The bloc's energy commissioner, Günther Oettinger, who has been brokering the gas talks, said in Vienna that the EU should top up its storage or could face problems in winter. He urged Russia to reconsider a compromise and held out the prospect of new talks before officials break for summer.
But with both sides filing lawsuits at the Stockholm international commercial arbitration court to try to recover billions each says they are owed, any quick agreement seems a way off.
Oettinger said Moscow had declined a compromise under which Kyiv would pay $1 billion immediately and then make monthly repayments to Gazprom. It would also pay $385 per 1,000 cubic metres in winter and about $300 in the summer.
The US State Department said the EU had presented a "fair and reasonable" compromise to resolve the gas dispute, and talks should be resumed.
Russia’s gas export monopoly Gazprom sells its gas to EU clients under secretive bilateral deals.
An illustration on how Gazprom uses the price of gas as a political weapon was provided in the context of the unfolding Ukraine crisis.

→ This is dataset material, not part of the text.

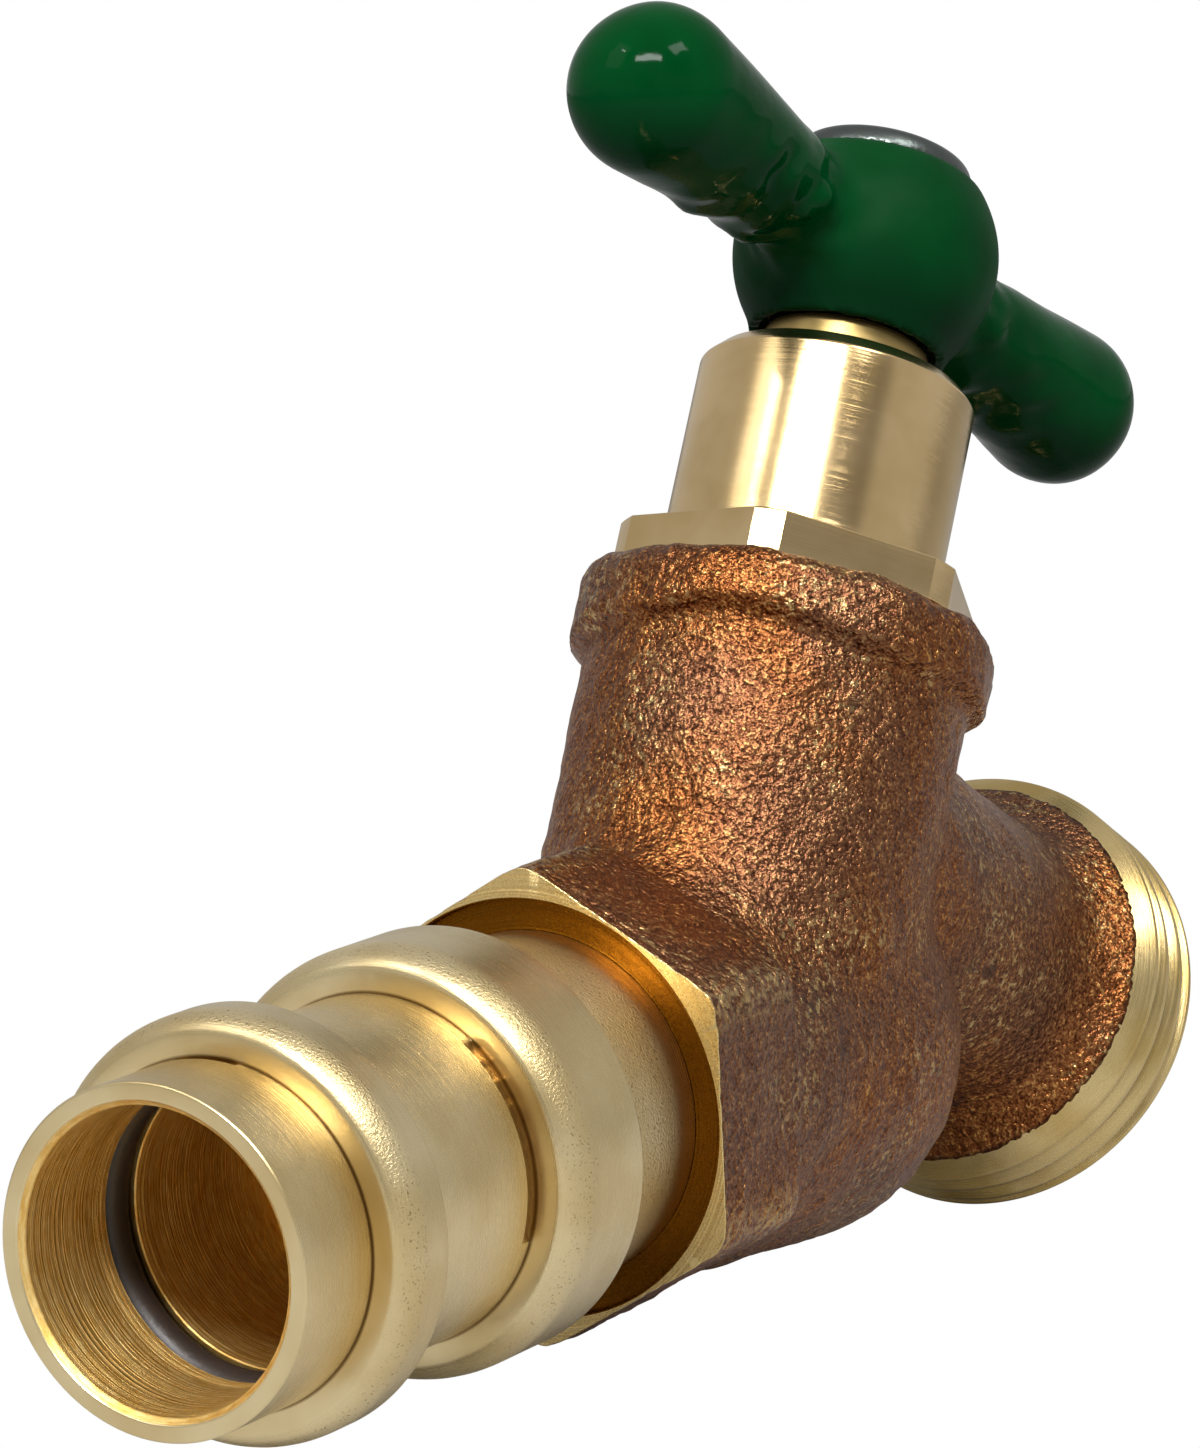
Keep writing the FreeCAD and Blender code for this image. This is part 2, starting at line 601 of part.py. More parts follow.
screw_hole = rod("screw_hole", "screw_r + thread_gap", SQUARE_TOP + " - screw_depth - thread_gap",
                 SQUARE_TOP + " + film")
stem_whole = fuse("stem_whole", shaft, dog, square)
subpart("stem", place(cut("stem_cut", stem_whole, screw_hole), STEM))

SEAL_MID = "groove_low + groove_width / 2"
stem_rings = []
for name, station in (("low_ring", SEAL_MID), ("high_ring", SEAL_MID + " + groove_pitch")):
    stem_rings.append(shift(seal_ring(name, "stem_seal_section", "stem_r + film - stem_seal_section"), z=station))
subpart("stem_seal_rings", place(fuse("stem_rings", *stem_rings), STEM))

washer = tube("washer", "stem_head_r", "stem_r + key_gap", HEAD_TOP + " + film", HEAD_TOP + " + film + washer_height")
subpart("thrust_washer", place(washer, STEM))

clip_ring = tube("clip_ring", "clip_r", "clip_groove_r + thread_gap", CLIP_LOW, CLIP_LOW + " + clip_height")
clip_gap = block("clip_gap", "clip_opening", "2 * clip_r", CLIP_LOW + " - film", CLIP_LOW + " + clip_height + film")
shift(clip_gap, y="-2 * clip_r")
subpart("stem_clip", place(cut("clip", clip_ring, clip_gap), STEM))


def arms(name, ball):
    """Two arms that widen to ball ends, laid across the stem's axis."""
    taper = "arm_angle * 1deg"
    touch_r = "%s * cos(%s)" % (ball, taper)
    touch = "arm_length - %s * sin(%s)" % (ball, taper)
    made = []
    for side, turn in (("_a", "handle_angle"), ("_b", "handle_angle + 180")):
        arm = turned(name + side, [
            ("0", "0"),
            ("%s - (%s) * tan(%s)" % (touch_r, touch, taper), "0"),
            (touch_r, touch, ball, "left"),
            ("0", "arm_length + " + ball),
        ])
        made.append(place(arm, LOCAL, "arm_height", turn, "90"))
    return made


# The tee handle: a metal core, dipped in a thick soft coating that also makes the skirt under the hub.
CORE_TOP = "hub_top - coat"
CORE_HUB = "(hub_r - coat)"
core_hub = turned("core_hub", [
    ("0", SQUARE_LOW),
    ("sqrt(%s ^ 2 - (hub_centre - %s) ^ 2)" % (CORE_HUB, "(" + SQUARE_LOW + ")"), SQUARE_LOW, CORE_HUB, "left"),
    ("sqrt(%s ^ 2 - (%s - hub_centre) ^ 2)" % (CORE_HUB, CORE_TOP), CORE_TOP),
    ("0", CORE_TOP),
])
core = fuse("core", core_hub, *arms("core_arm", "(ball_r - coat)"))
socket_low = SQUARE_LOW + " - film"
square_socket = block("square_socket", "square_side + 2 * thread_gap", "square_side + 2 * thread_gap",
                      socket_low, "hub_top")
socket_round = rod("socket_round", "square_corner_r + thread_gap", socket_low, "hub_top")
subpart("handle_core", place(cut("core_cut", core, common("socket", square_socket, socket_round)), STEM))

hub = turned("hub", [
    ("0", "hub_bottom"),
    ("hub_lip_r", "hub_bottom"),
    ("hub_lip_r", "hub_centre - sqrt(hub_r ^ 2 - hub_lip_r ^ 2)", "hub_r", "left"),
    ("sqrt(hub_r ^ 2 - (hub_top - hub_centre) ^ 2)", "hub_top"),
    ("0", "hub_top"),
])
coating_outside = fuse("coating_outside", hub, *arms("coating_arm", "ball_r"))
hub_recess = rod("hub_recess", "hub_recess_r", "hub_bottom - film", SQUARE_LOW)
coating_hole = rod("coating_hole", "screw_r + key_gap", CORE_TOP + " - film", "hub_top + film")
coating = cut("coating", coating_outside, core, hub_recess, coating_hole)
subpart("handle_coating", place(coating, STEM))

# The handle screw: rounded side, low dome, cross recess.
HEAD_EDGE = "hub_top + screw_head_side"
HEAD_CROWN = HEAD_EDGE + " + screw_head_dome"
DOME_R = "(screw_head_edge_r ^ 2 + screw_head_dome ^ 2) / (2 * screw_head_dome)"
screw_turned = turned("screw_turned", [
    ("0", SQUARE_TOP + " - screw_depth"),
    ("screw_r", SQUARE_TOP + " - screw_depth"),
    ("screw_r", "hub_top"),
    ("screw_head_r", "hub_top", "screw_head_round", "left"),
    ("screw_head_edge_r", HEAD_EDGE, DOME_R, "left"),
    ("0", HEAD_CROWN),
])
drive_low = HEAD_CROWN + " - drive_depth"
drive = fuse("drive", block("drive_along", "drive_length", "drive_width", drive_low, HEAD_CROWN + " + film"),
             block("drive_across", "drive_width", "drive_length", drive_low, HEAD_CROWN + " + film"))
subpart("handle_screw", place(cut("screw", screw_turned, drive), STEM))

doc.recompute()
for piece in doc.Objects:
    faults = [state for state in piece.State if state in ("Invalid", "Error")]
    if faults:
        raise RuntimeError("%s did not compute: %s" % (piece.Label, faults))
os.makedirs("parts", exist_ok=True)
for piece in SUBPARTS:
    shape = piece.Shape
    if shape.isNull() or not shape.isValid():
        raise RuntimeError(piece.Label + " has no valid shape")
    if shape.Volume <= 0 or not shape.Solids:
        raise RuntimeError(piece.Label + " is not a solid")
    print("%-20s %9.2f mm3, %d solid" % (piece.Label, shape.Volume, len(shape.Solids)))
for piece in SUBPARTS:
    piece.Shape.exportStep("parts/%s.step" % piece.Label)
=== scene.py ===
import math
from functools import partial
import bmesh
import bpy
import numpy as np
from mathutils import Matrix, Vector


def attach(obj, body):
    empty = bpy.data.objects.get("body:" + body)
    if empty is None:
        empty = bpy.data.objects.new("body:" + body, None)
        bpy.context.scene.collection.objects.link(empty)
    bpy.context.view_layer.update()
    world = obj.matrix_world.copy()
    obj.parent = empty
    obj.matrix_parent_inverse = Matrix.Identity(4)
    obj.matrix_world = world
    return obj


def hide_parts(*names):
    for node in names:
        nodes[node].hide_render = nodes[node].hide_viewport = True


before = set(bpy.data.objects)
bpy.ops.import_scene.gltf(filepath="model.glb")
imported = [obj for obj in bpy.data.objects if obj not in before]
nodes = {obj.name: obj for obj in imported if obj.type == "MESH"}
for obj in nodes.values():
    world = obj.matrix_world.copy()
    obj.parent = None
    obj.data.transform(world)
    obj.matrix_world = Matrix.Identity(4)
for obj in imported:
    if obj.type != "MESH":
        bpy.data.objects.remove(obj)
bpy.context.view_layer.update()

# The casting: a rough sand-cast bronze body. Hexagon round the adapter, inlet barrel with a round
# end, neck with a swollen collar, and the outlet branch with its flare. Only the face of the hexagon
# and the bores are machined, so the rest keeps the grain of the sand. All sizes are in millimetres.
STEM_DISTANCE = 55.8
STEM_LEAN = 28.6
OUTLET_RISE = 13.7


def axis_frame(origin, tilt):
    """A line of the tap: a point on it, its direction, and the direction square to it and to X."""
    a = math.radians(tilt)
    direction = np.array((0, -math.sin(a), math.cos(a)))
    up = np.array((0, math.cos(a), math.sin(a)))
    return np.array(origin, float), direction, up


inlet = axis_frame((0, 0, 0), 90)
stem = axis_frame((0, -STEM_DISTANCE, 0), STEM_LEAN)
outlet = axis_frame(stem[0] + OUTLET_RISE * stem[1], 90 + STEM_LEAN)


def length_and_way(v):
    """Lengths of vectors, and the same vectors made one long."""
    length = np.linalg.norm(v, axis=1)
    return length, v / np.maximum(length, 1e-6)[:, None]


def about(p, line):
    """Station along a line, distance from it, and the unit vector away from it."""
    origin, direction, _ = line
    rel = p - origin
    station = rel @ direction
    return (station, *length_and_way(rel - station[:, None] * direction))


def ramp(value, low, high):
    """Smooth step from 0 to 1."""
    u = np.clip((value - low) / (high - low), 0, 1)
    return u * u * (3 - 2 * u)


def soft_max(a, b, k):
    """The larger of two, with the change from one to the other rounded over a width."""
    h = np.clip(1 - np.abs(a - b) / k, 0, 1)
    return np.maximum(a, b) + h * h * k / 4


def weld(one, other, size):
    """Joins two forms with a cast fillet, none where they already run side by side."""
    (a, na), (b, nb) = one, other
    k = size * np.clip(1 - (na * nb).sum(1), 0, 1) + 1e-6
    h = np.clip(1 - np.abs(a - b) / k, 0, 1)
    share = np.clip(0.5 + 0.5 * (b - a) / k, 0, 1)[:, None]
    return np.minimum(a, b) - h * h * k / 4, length_and_way(na * share + nb * (1 - share))[1]


def waves(p, length, seed, count=28):
    """Even, seeded unevenness between about -1 and 1, with waves of a given length."""
    rng = np.random.default_rng(seed)
    k = rng.normal(size=(count, 3))
    stretch = rng.uniform(0.6, 1.5, (count, 1))
    k *= (2 * math.pi / length) * stretch / np.linalg.norm(k, axis=1)[:, None]
    return np.cos(p @ k.T + rng.uniform(0, 2 * math.pi, count)).sum(1) * math.sqrt(2 / count) * 0.5


HEX_FACE = 36.7
RIM_BACK = 37.5
HEX_END = 46.2
HEX_ROUND = 1.6
HEX_CORNER = 13.97
HALF_FLATS = 12.1
EDGE_ROUND = 0.5


def hexagon_form(p):
    """A hexagonal bar with its far corners rounded off."""
    station, radius, _ = about(p, inlet)
    best, normal = None, None
    for turn in (0, 60, 120):
        flat = np.array((math.cos(math.radians(turn)), 0, math.sin(math.radians(turn))))
        across = p @ flat
        d = np.abs(across) - HALF_FLATS
        n = np.sign(across)[:, None] * flat
        if best is None:
            best, normal = d, n
        else:
            normal = np.where((d > best)[:, None], n, normal)
            best = soft_max(best, d, EDGE_ROUND)
    past_end = np.maximum(station - HEX_END + HEX_ROUND, 0)
    past_corner = np.maximum(radius - HEX_CORNER + HEX_ROUND, 0)
    rounding = np.hypot(past_end, past_corner) - HEX_ROUND + 0.1
    return soft_max(soft_max(best, rounding, 0.8), station - HEX_END, 0.8), normal


ROUND_END = np.array((0, -62.4, -1.4))
ROUND_END_R = 12.2
BARREL_LOW = 3.0
BARREL_R = 11.3
BARREL_GROWTH = 0.9
BARREL_TAPER = 4.75
barrel_start = np.array((0, -HEX_FACE, 0))
barrel_length = np.linalg.norm(ROUND_END - barrel_start)
barrel_way = (ROUND_END - barrel_start) / barrel_length


def along_barrel(p):
    """Station on the barrel's line, the way off that line, and the way from the round end."""
    rel = p - barrel_start
    station = rel @ barrel_way
    return station, rel - station[:, None] * barrel_way, p - ROUND_END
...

Ukraine was paying Gazprom a price of $400 per thousand cubic metres (tcm)under an agreement signed under former Prime Minister Yulia Tymoshenko, back in 2009.
Moscow dropped the price to $268.50 after then-President Viktor Yanukovich turned his back on a trade and association agreement with the European Union last year, but reinstated the original price after he was ousted in February.
Ukraine insists on a price of $268.50 per 1,000 cubic meters while Russia stands by its demand for $485. The European Commission is trying to get the two sides to agree in the middle.